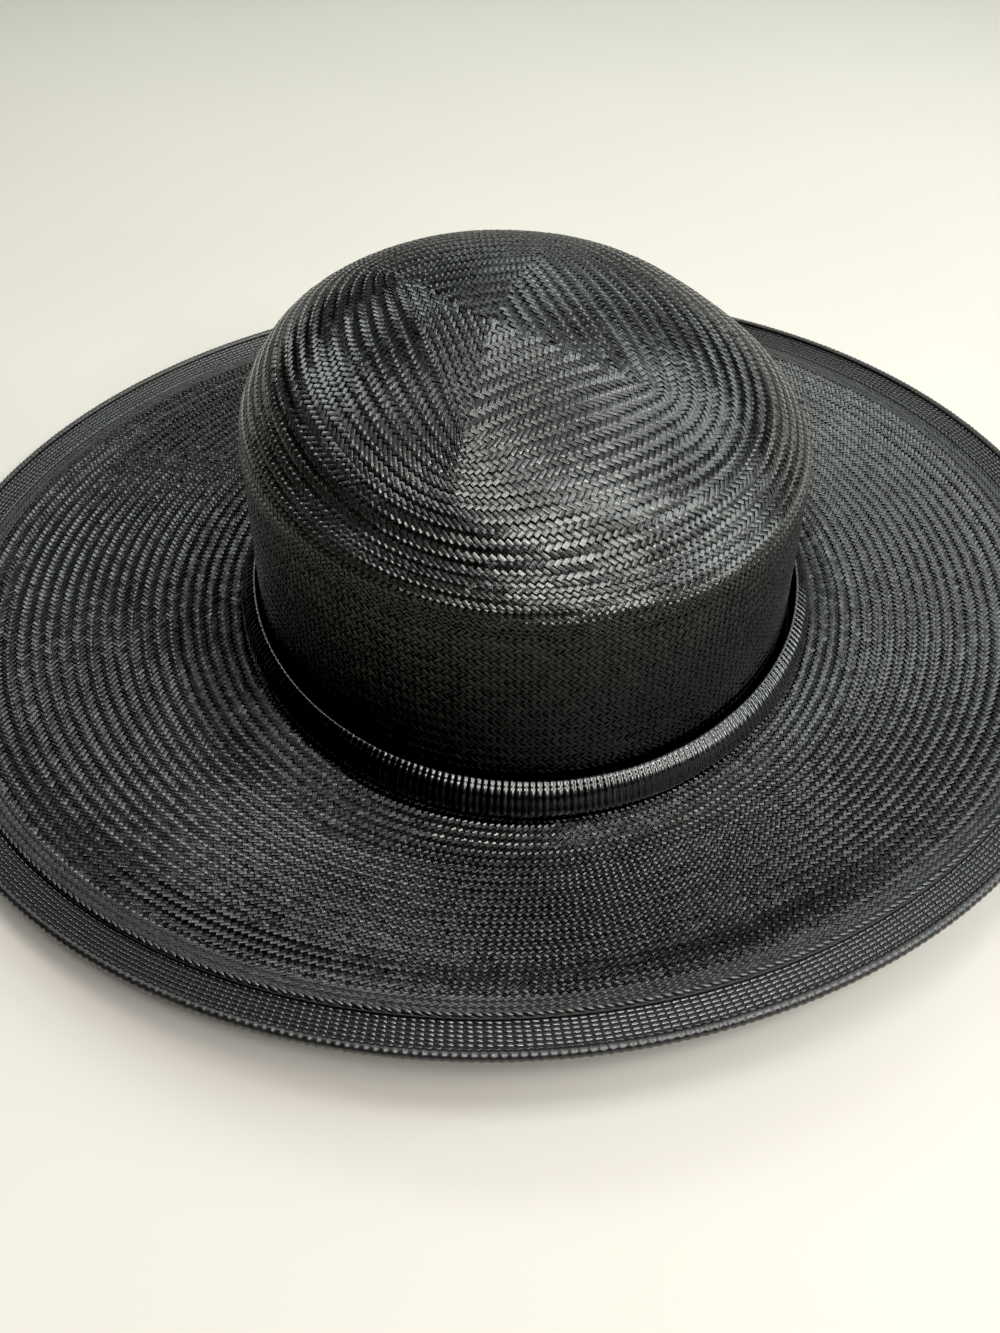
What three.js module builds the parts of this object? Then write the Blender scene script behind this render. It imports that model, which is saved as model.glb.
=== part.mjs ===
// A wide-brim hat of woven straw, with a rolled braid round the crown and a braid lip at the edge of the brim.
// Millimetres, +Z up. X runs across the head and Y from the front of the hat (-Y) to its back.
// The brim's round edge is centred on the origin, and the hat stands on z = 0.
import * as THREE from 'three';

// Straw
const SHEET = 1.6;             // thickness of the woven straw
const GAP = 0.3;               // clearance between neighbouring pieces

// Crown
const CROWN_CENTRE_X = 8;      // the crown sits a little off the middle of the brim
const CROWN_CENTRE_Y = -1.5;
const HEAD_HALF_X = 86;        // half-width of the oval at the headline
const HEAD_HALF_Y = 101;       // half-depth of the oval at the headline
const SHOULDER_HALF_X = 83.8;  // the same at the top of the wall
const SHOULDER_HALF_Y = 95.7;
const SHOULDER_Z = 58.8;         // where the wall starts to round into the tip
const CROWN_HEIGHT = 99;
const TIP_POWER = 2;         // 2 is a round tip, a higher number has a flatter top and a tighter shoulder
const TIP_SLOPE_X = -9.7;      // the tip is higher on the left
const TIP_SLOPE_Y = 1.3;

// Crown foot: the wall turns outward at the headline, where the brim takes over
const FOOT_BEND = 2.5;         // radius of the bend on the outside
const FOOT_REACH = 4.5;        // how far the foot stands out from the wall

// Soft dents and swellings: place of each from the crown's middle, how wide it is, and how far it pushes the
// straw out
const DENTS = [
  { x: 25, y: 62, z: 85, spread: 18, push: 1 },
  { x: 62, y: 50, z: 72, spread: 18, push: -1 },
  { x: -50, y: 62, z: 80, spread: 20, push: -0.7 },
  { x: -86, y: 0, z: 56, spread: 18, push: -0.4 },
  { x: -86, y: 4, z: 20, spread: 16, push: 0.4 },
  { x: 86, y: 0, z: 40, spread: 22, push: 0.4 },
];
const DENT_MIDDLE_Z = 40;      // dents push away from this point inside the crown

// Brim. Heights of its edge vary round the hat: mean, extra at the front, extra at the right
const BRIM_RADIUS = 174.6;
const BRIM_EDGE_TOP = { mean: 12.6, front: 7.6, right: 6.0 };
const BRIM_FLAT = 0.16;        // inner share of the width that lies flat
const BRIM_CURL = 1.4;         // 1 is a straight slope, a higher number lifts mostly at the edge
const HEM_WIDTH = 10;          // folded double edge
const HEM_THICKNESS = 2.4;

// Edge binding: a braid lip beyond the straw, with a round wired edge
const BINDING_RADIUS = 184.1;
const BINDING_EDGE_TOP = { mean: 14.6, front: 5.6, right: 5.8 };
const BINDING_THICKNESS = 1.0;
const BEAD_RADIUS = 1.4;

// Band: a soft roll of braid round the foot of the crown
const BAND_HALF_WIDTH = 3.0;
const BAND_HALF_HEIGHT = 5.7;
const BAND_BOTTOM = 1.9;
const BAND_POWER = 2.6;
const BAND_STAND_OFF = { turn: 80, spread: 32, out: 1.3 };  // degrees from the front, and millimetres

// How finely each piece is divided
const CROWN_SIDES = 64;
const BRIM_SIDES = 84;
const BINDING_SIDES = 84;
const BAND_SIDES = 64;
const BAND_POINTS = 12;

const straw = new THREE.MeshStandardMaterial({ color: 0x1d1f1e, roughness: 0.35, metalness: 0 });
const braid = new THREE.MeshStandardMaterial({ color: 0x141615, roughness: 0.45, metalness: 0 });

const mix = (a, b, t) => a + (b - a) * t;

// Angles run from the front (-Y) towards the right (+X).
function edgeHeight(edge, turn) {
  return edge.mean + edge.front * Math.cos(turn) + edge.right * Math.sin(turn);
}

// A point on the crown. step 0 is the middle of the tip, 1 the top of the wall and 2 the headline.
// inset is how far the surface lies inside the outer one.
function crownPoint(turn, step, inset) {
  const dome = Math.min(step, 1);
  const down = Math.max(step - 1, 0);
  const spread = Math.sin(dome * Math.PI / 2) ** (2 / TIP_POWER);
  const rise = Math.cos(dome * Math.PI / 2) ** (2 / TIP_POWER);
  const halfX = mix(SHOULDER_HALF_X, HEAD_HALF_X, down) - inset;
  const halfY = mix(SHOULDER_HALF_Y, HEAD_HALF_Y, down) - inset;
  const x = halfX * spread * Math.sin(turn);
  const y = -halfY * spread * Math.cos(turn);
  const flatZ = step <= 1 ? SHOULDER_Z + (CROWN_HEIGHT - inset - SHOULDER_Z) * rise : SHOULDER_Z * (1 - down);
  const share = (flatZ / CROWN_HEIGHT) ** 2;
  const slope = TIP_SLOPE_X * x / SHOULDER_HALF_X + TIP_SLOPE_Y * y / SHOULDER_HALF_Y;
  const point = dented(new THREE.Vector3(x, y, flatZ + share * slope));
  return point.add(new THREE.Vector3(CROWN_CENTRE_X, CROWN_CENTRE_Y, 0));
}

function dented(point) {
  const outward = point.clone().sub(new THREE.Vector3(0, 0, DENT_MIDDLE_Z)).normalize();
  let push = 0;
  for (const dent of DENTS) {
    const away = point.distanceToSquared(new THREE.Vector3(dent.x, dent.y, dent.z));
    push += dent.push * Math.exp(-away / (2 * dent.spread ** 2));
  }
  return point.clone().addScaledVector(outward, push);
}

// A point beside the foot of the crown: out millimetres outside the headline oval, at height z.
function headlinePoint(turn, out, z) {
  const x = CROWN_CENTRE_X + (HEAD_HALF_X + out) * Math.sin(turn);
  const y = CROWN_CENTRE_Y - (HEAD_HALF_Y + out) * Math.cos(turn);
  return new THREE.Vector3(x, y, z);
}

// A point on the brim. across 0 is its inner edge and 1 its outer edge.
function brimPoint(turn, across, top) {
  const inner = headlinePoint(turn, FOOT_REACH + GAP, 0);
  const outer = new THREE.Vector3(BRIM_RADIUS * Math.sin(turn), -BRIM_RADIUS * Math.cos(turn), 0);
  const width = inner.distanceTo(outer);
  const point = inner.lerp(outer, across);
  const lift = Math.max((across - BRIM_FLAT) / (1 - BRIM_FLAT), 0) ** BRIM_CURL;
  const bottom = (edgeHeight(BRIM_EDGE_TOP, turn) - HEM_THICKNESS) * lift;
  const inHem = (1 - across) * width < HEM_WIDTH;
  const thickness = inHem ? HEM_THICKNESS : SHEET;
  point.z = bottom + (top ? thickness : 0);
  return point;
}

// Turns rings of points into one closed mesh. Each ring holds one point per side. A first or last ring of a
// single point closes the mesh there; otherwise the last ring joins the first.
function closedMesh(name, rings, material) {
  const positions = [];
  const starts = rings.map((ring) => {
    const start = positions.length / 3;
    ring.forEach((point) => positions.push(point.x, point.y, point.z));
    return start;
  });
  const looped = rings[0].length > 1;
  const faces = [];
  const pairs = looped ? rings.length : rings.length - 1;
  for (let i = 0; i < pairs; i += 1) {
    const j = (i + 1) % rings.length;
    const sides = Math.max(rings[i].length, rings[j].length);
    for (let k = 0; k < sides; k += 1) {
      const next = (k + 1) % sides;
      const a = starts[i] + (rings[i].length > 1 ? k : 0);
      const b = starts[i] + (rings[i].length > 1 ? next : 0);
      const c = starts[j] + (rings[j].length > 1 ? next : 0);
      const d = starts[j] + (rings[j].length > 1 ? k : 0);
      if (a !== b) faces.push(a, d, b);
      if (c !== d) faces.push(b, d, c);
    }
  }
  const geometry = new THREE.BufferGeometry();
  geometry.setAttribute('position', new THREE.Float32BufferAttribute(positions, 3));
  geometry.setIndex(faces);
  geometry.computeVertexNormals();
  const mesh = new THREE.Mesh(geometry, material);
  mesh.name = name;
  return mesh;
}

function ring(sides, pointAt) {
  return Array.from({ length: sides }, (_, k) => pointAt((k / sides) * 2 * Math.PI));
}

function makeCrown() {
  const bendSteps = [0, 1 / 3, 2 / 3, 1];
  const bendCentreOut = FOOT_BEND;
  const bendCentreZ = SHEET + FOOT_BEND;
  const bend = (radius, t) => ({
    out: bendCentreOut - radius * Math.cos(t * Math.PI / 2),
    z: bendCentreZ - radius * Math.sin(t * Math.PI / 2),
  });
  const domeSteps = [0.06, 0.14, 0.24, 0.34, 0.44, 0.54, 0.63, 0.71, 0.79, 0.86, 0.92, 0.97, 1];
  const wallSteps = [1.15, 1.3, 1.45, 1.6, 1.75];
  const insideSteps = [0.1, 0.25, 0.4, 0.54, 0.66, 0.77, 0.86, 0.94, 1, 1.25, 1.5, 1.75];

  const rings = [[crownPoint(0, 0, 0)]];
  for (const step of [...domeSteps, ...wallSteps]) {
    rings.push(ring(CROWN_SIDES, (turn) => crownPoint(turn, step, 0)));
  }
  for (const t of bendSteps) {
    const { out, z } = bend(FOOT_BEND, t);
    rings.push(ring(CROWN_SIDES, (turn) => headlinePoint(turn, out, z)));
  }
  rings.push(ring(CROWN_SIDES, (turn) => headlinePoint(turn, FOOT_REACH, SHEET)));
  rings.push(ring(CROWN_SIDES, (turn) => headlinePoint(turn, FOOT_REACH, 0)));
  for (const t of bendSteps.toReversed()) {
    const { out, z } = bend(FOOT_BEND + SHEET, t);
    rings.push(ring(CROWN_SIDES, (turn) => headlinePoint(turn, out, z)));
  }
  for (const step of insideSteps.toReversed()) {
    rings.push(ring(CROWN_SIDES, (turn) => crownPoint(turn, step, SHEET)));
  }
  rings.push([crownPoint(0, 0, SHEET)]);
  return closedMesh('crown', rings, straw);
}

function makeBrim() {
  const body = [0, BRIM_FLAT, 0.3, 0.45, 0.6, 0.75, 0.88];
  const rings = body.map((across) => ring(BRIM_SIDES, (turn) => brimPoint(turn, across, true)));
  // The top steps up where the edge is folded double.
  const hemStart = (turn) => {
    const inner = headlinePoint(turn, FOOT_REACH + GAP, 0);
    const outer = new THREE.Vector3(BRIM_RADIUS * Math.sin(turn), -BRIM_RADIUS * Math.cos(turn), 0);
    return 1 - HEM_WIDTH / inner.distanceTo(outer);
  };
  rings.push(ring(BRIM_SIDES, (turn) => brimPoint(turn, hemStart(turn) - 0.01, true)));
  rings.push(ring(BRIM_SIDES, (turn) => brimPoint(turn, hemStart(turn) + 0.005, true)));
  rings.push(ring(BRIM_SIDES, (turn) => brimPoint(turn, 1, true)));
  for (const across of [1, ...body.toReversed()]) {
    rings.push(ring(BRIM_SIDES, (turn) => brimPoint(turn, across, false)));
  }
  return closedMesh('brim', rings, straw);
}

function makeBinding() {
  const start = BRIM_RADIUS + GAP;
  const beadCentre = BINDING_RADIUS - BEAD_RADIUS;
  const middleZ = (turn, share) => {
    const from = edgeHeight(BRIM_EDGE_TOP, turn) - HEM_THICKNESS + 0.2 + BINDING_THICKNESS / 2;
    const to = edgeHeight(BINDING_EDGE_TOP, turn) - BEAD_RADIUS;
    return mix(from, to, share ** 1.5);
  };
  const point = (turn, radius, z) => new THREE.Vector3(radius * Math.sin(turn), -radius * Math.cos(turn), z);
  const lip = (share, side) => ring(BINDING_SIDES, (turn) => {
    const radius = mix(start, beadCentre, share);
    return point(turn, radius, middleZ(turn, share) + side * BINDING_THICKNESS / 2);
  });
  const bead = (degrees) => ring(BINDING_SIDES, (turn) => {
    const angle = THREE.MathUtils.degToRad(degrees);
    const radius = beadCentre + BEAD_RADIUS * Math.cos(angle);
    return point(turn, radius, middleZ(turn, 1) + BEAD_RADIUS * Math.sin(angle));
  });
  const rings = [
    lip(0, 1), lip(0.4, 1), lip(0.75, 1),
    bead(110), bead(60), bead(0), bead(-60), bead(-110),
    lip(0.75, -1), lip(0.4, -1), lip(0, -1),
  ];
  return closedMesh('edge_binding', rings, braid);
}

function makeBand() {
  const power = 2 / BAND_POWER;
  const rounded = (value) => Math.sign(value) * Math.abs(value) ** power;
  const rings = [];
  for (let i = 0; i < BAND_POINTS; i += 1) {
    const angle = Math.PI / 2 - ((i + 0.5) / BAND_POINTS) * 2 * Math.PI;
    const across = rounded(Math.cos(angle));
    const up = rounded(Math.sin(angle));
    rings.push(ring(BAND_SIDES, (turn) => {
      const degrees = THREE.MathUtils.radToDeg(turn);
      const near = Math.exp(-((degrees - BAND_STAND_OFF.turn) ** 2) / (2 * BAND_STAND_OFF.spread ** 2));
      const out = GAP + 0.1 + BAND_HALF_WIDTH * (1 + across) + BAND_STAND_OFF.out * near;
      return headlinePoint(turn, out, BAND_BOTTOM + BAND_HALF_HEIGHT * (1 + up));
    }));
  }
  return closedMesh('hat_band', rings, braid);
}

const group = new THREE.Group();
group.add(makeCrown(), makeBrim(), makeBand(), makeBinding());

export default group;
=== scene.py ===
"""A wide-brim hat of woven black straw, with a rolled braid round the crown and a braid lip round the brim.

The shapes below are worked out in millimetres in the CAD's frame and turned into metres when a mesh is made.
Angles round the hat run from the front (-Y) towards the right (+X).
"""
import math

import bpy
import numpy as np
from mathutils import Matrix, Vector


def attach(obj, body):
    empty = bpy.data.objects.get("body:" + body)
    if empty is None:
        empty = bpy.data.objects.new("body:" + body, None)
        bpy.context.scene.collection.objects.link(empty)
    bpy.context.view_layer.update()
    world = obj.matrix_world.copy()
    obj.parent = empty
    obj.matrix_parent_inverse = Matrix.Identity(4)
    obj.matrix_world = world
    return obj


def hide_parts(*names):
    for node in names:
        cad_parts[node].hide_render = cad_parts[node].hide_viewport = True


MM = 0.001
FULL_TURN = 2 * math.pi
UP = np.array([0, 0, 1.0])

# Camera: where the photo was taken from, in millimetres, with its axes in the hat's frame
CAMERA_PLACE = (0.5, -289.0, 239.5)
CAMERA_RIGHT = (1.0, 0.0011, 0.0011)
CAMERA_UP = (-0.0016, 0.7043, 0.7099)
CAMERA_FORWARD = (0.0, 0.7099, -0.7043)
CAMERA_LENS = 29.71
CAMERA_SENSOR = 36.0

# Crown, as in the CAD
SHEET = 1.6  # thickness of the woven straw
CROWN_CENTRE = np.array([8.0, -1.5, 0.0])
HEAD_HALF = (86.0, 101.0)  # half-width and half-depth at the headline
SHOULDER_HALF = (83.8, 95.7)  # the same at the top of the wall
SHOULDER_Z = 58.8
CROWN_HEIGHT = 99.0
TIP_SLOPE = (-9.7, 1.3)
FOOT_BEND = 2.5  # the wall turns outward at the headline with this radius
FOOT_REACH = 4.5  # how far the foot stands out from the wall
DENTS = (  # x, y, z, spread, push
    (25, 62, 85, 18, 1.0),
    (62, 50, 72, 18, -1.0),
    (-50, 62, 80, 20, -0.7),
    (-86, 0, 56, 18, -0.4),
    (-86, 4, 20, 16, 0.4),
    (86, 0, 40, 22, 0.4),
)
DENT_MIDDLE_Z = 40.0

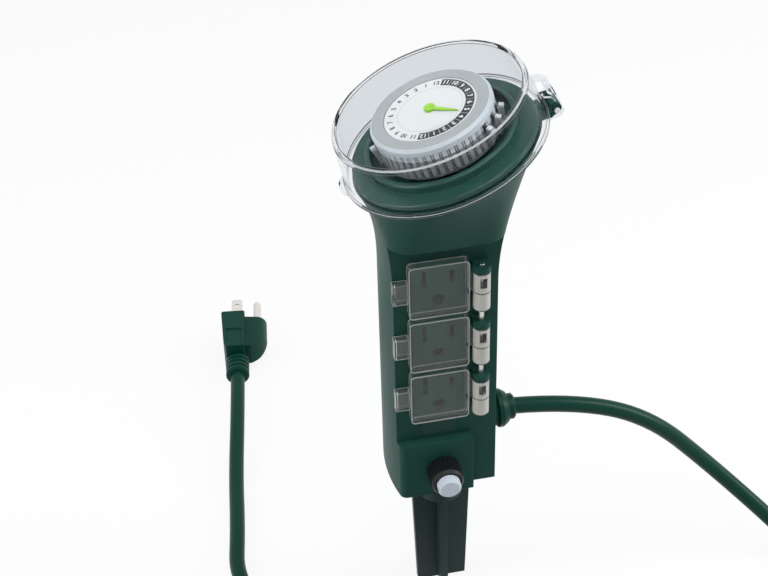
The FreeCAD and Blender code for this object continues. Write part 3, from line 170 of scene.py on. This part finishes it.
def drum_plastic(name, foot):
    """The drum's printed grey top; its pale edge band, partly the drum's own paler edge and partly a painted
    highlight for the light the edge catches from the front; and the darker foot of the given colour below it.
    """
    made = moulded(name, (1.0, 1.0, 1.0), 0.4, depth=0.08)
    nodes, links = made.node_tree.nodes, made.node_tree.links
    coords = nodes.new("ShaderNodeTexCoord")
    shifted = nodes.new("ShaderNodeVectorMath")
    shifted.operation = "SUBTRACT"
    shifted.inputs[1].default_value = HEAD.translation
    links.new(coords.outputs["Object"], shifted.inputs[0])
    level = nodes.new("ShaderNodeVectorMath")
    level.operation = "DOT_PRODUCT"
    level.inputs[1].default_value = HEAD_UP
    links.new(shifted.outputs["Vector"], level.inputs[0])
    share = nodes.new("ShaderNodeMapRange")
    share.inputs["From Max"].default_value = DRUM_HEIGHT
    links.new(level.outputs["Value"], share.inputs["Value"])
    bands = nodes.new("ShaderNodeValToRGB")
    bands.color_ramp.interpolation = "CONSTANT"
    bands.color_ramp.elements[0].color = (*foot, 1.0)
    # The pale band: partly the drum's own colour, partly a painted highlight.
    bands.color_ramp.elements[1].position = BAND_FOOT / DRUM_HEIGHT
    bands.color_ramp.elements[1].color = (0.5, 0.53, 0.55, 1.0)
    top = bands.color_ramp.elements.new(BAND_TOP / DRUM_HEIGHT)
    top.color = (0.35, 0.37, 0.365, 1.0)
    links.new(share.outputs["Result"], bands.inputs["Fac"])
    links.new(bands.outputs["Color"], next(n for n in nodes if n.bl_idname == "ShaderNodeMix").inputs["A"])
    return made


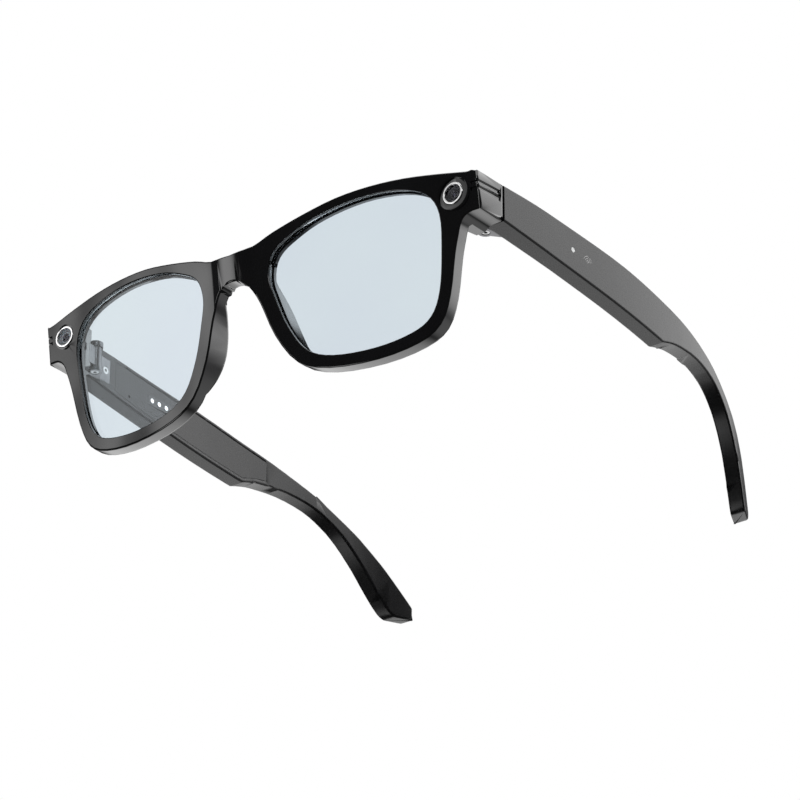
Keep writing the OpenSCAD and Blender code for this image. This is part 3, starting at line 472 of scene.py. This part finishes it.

DIRECTIONS FOR THIS TASK ▸ All lines in the listing above from the line containing "const group = new THREE.Group();" to the line containing "bpy.context.view_layer.update()", inclusive, should be retyped exactly; no other lines should appear.

TASK ANSWER ▸
const group = new THREE.Group();
group.add(makeCrown(), makeBrim(), makeBand(), makeBinding());

export default group;
=== scene.py ===
"""A wide-brim hat of woven black straw, with a rolled braid round the crown and a braid lip round the brim.

The shapes below are worked out in millimetres in the CAD's frame and turned into metres when a mesh is made.
Angles round the hat run from the front (-Y) towards the right (+X).
"""
import math

import bpy
import numpy as np
from mathutils import Matrix, Vector


def attach(obj, body):
    empty = bpy.data.objects.get("body:" + body)
    if empty is None:
        empty = bpy.data.objects.new("body:" + body, None)
        bpy.context.scene.collection.objects.link(empty)
    bpy.context.view_layer.update()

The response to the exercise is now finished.